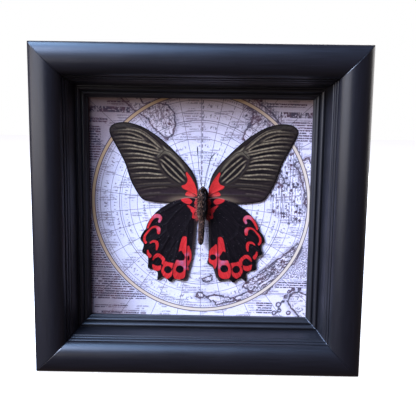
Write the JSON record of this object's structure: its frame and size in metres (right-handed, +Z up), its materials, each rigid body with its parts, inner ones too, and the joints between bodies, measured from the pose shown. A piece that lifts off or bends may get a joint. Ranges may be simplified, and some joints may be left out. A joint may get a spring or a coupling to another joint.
{
  "type": "framed butterfly specimen",
  "caption": "Square deep-moulded black frame with a spread swallowtail butterfly, underside forward, mounted over an old-style polar chart card.",
  "frame": {"origin": "centre of the footprint, on the plane that the frame's bottom rail stands on", "axes": "+Z up, -Y out of the front, +X to the viewer's right"},
  "size_m": [0.2032, 0.0408, 0.2032],
  "materials": {
    "satin_black_wood": "satin black lacquer with very fine hand-rubbed streaks",
    "printed_card": "matt off-white printed chart with a tan ring",
    "hardboard": "raw brown hardboard",
    "zinc_steel": "dull zinc-plated strip",
    "hanger_steel": "bright plated strip and nails",
    "body_scales": "grey-brown scales and hair",
    "forewing_scales": "matt black-brown scales with pale rays, red at the base",
    "hindwing_scales": "velvety black scales with red lunules and rings",
    "antenna_black": "dull black",
    "mounting_foam": "white closed-cell foam"
  },
  "bodies": {
    "root": {"rail_top": "satin_black_wood", "rail_bottom": "satin_black_wood", "rail_left": "satin_black_wood", "rail_right": "satin_black_wood", "chart_card": "printed_card", "backing_board": "hardboard", "framers_point_1": "zinc_steel", "framers_point_2": "zinc_steel", "framers_point_3": "zinc_steel", "framers_point_4": "zinc_steel", "framers_point_5": "zinc_steel", "framers_point_6": "zinc_steel", "framers_point_7": "zinc_steel", "framers_point_8": "zinc_steel", "sawtooth_hanger": "hanger_steel", "hanger_nail_left": "hanger_steel", "hanger_nail_right": "hanger_steel", "butterfly_body": "body_scales", "forewing_left": "forewing_scales", "hindwing_left": "hindwing_scales", "antenna_left": "antenna_black", "forewing_right": "forewing_scales", "hindwing_right": "hindwing_scales", "antenna_right": "antenna_black", "mounting_pad": "mounting_foam"}
  },
  "joints": []
}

+ + +

→ **Exercise details**: Quote the data in full, keeping each word unchanged.

→ **Reply**:
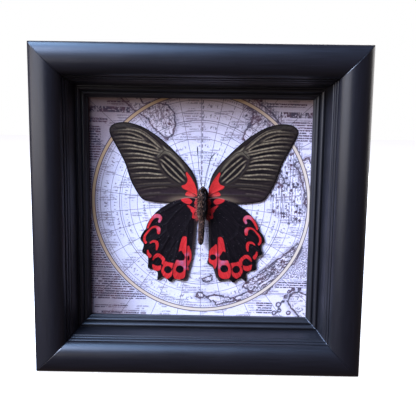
Write the JSON record of this object's structure: its frame and size in metres (right-handed, +Z up), its materials, each rigid body with its parts, inner ones too, and the joints between bodies, measured from the pose shown. A piece that lifts off or bends may get a joint. Ranges may be simplified, and some joints may be left out. A joint may get a spring or a coupling to another joint.
{
  "type": "framed butterfly specimen",
  "caption": "Square deep-moulded black frame with a spread swallowtail butterfly, underside forward, mounted over an old-style polar chart card.",
  "frame": {"origin": "centre of the footprint, on the plane that the frame's bottom rail stands on", "axes": "+Z up, -Y out of the front, +X to the viewer's right"},
  "size_m": [0.2032, 0.0408, 0.2032],
  "materials": {
    "satin_black_wood": "satin black lacquer with very fine hand-rubbed streaks",
    "printed_card": "matt off-white printed chart with a tan ring",
    "hardboard": "raw brown hardboard",
    "zinc_steel": "dull zinc-plated strip",
    "hanger_steel": "bright plated strip and nails",
    "body_scales": "grey-brown scales and hair",
    "forewing_scales": "matt black-brown scales with pale rays, red at the base",
    "hindwing_scales": "velvety black scales with red lunules and rings",
    "antenna_black": "dull black",
    "mounting_foam": "white closed-cell foam"
  },
  "bodies": {
    "root": {"rail_top": "satin_black_wood", "rail_bottom": "satin_black_wood", "rail_left": "satin_black_wood", "rail_right": "satin_black_wood", "chart_card": "printed_card", "backing_board": "hardboard", "framers_point_1": "zinc_steel", "framers_point_2": "zinc_steel", "framers_point_3": "zinc_steel", "framers_point_4": "zinc_steel", "framers_point_5": "zinc_steel", "framers_point_6": "zinc_steel", "framers_point_7": "zinc_steel", "framers_point_8": "zinc_steel", "sawtooth_hanger": "hanger_steel", "hanger_nail_left": "hanger_steel", "hanger_nail_right": "hanger_steel", "butterfly_body": "body_scales", "forewing_left": "forewing_scales", "hindwing_left": "hindwing_scales", "antenna_left": "antenna_black", "forewing_right": "forewing_scales", "hindwing_right": "hindwing_scales", "antenna_right": "antenna_black", "mounting_pad": "mounting_foam"}
  },
  "joints": []
}